Admitindo que o relato escrito dista algumas centenas de anos do evento original, poderíamos assumir, com honestidade, que elementos da cultura e da sociedade do tempo onde o texto nasce, poderiam determinar adaptações ao evento original? Possivelmente.


Daí a opção de muitos teólogos de entender os relatos da pré-história bíblica (antes da formação de Israel como nação) como mitológicos; não porque sejam eventos fictícios, mas por serem relatos da interpretação socio-teológica do evento real, e não o evento histórico em si. (Existem, pelo menos, três possíveis tradições que explicariam as variações do texto do pentateuco: a Heloista, a Javista e a Sacerdotal).


Onde eu quero chegar?


Tudo que fiz até agora foi fundamentar a “heresia” pela qual os senhores me lançarão, sem piedade, na fogueira inquisitória do vosso evangelho “amoroso”, mas devagar com o fogo, deixa eu terminar...

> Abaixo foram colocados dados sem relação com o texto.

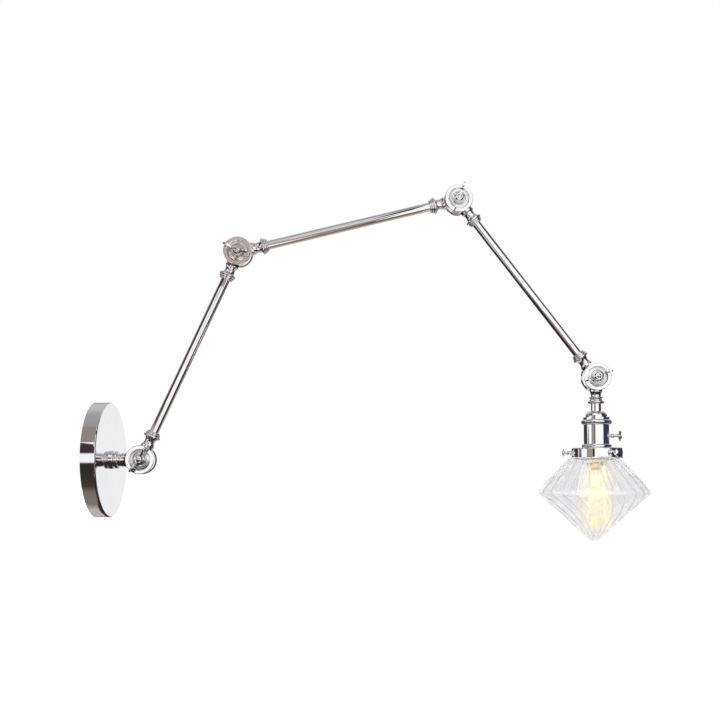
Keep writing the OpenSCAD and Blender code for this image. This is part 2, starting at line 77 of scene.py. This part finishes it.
def shade_smooth(mesh):
    mesh.polygons.foreach_set("use_smooth", [True] * len(mesh.polygons))


# ---------------------------------------------------------------- node helpers

def new_material(name):
    mat = bpy.data.materials.new(name)
    mat.use_nodes = True
    tree = mat.node_tree
    shader = tree.nodes["Principled BSDF"]
    return mat, tree, shader


def node(tree, kind, values=None, **settings):
    """A node with settings set as attributes and values set on its inputs; a socket is linked."""
    made = tree.nodes.new(kind)
    for key, value in settings.items():
        setattr(made, key, value)
    for key, value in (values or {}).items():
        if isinstance(value, bpy.types.NodeSocket):
            tree.links.new(value, made.inputs[key])
        else:
            made.inputs[key].default_value = value
    return made


def ramp(tree, factor, stops):
    """Colour ramp with (position, colour or grey) stops."""
    made = tree.nodes.new("ShaderNodeValToRGB")
    band = made.color_ramp
    while len(band.elements) > 1:
        band.elements.remove(band.elements[-1])
    for i, (at, colour) in enumerate(stops):
        stop = band.elements[0] if i == 0 else band.elements.new(at)
        stop.position = at
        stop.color = (*colour, 1) if isinstance(colour, tuple) else (colour, colour, colour, 1)
    tree.links.new(factor, made.inputs["Fac"])
    return made.outputs["Color"]


def noise(tree, scale, detail=3, rough=0.5):
    place = tree.nodes.new("ShaderNodeTexCoord").outputs["Object"]
    values = {"Vector": place, "Scale": scale, "Detail": detail, "Roughness": rough}
    return node(tree, "ShaderNodeTexNoise", values).outputs[0]


def bump(tree, shader, height, distance):
    made = node(tree, "ShaderNodeBump", {"Height": height, "Distance": distance, "Strength": 1.0})
    tree.links.new(made.outputs[0], shader.inputs["Normal"])


# ---------------------------------------------------------------- materials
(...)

Quando lemos a Bíblia, ingenuamente somos levados a crer que o texto é simultâneo ao evento (esta ingenuidade é uma dádiva e uma bênção bem-vinda para quem deseja ler com espiritualmente, mas perigosa para quem quer fazer teologia); a verdade é que, na maioria das vezes, o texto nasce para narrar eventos passados como tentativa de responder a demandas presentes. Por isso os eventos passados tendem a serem vestidos com roupas do momento presente, e por isso tornam-se mitológicos (eis a melhor definição que já ouvi sobre mito: “é uma verdade vestida com muitas roupas”).


Portanto, a ocupação dos continentes não se explica a partir do texto que diz para onde foram os filhos de Cão, de Cem ou Jafé; o texto é quem surge, posteriormente, para responder ao fato. Ou seja, quando o texto nasceu Israel já havia passado pela escravidão na África, e já enfrentava resistência dos povos árabes, mesopotâmios e dos hititas/europeus, entre outros; e não é de se admirar que, nos textos fabulosos das genealogias dos povos, Israel descende sempre daqueles sobre quem recaem as promessas de prosperidade e dominação, enquanto sobre os demais recaem as maldições e a submissão.


Me parece conveniente, se eu fosse hebreu e redator a Bíblia, que me apegasse a profecias/maldições que afirmassem que africanos, árabes, babilônicos e todos os meus inimigos históricos, devam se submeter a mim, simplesmente porque em algum lugar no passado, alguma profecia determinou o futuro dessa gente por toda era dos homens.


O problema é que, em algum momento, homens perversos, que nada tem a ver com a minha história sagrada, escravizariam os africanos e lançariam mão do meu livro sagrado, para justificar seus atos desumanos, e chamariam isso de teologia.


Eu digo que é uma interpretação racista, cínica e demoníaca. E reafirmo, contra todo dogma que tentar me silenciar. Se em algum lugar está escrito na Bíblia que a pobreza, a miséria e a escravidão de um ser humano é determinação divina, então o deus que determinou isto não é o Deus que se revelou a mim através de Jesus.


Tenho dito.

Agora podem acender a fogueira.


Fabio Castro

Um comentário:

  1. Olá pastor.
    Só um adendo:
    Se os cristãos cometeram o pecado de avalizarem a escravidão (avalizado em maior ou menor escala por várias outras sociedades e culturas), pelo menos tivemos o mérito de lutar para acabar com ela, mérito este que não vem de nenhum ateu, muçulmano, povos primitivos etc. Pessoas como Wilberforce, Wesley e os quakers se posicionaram claramente contra e foi esta uma das razões para os Estados Unidos entraram em guerra civil .

    De resto, concordo com a questão principal. Não possuo conhecimentos teológicos para comentar o resto do artigo, mas sigo a minha fé e o bom senso: a pele negra não é sinal de maldição.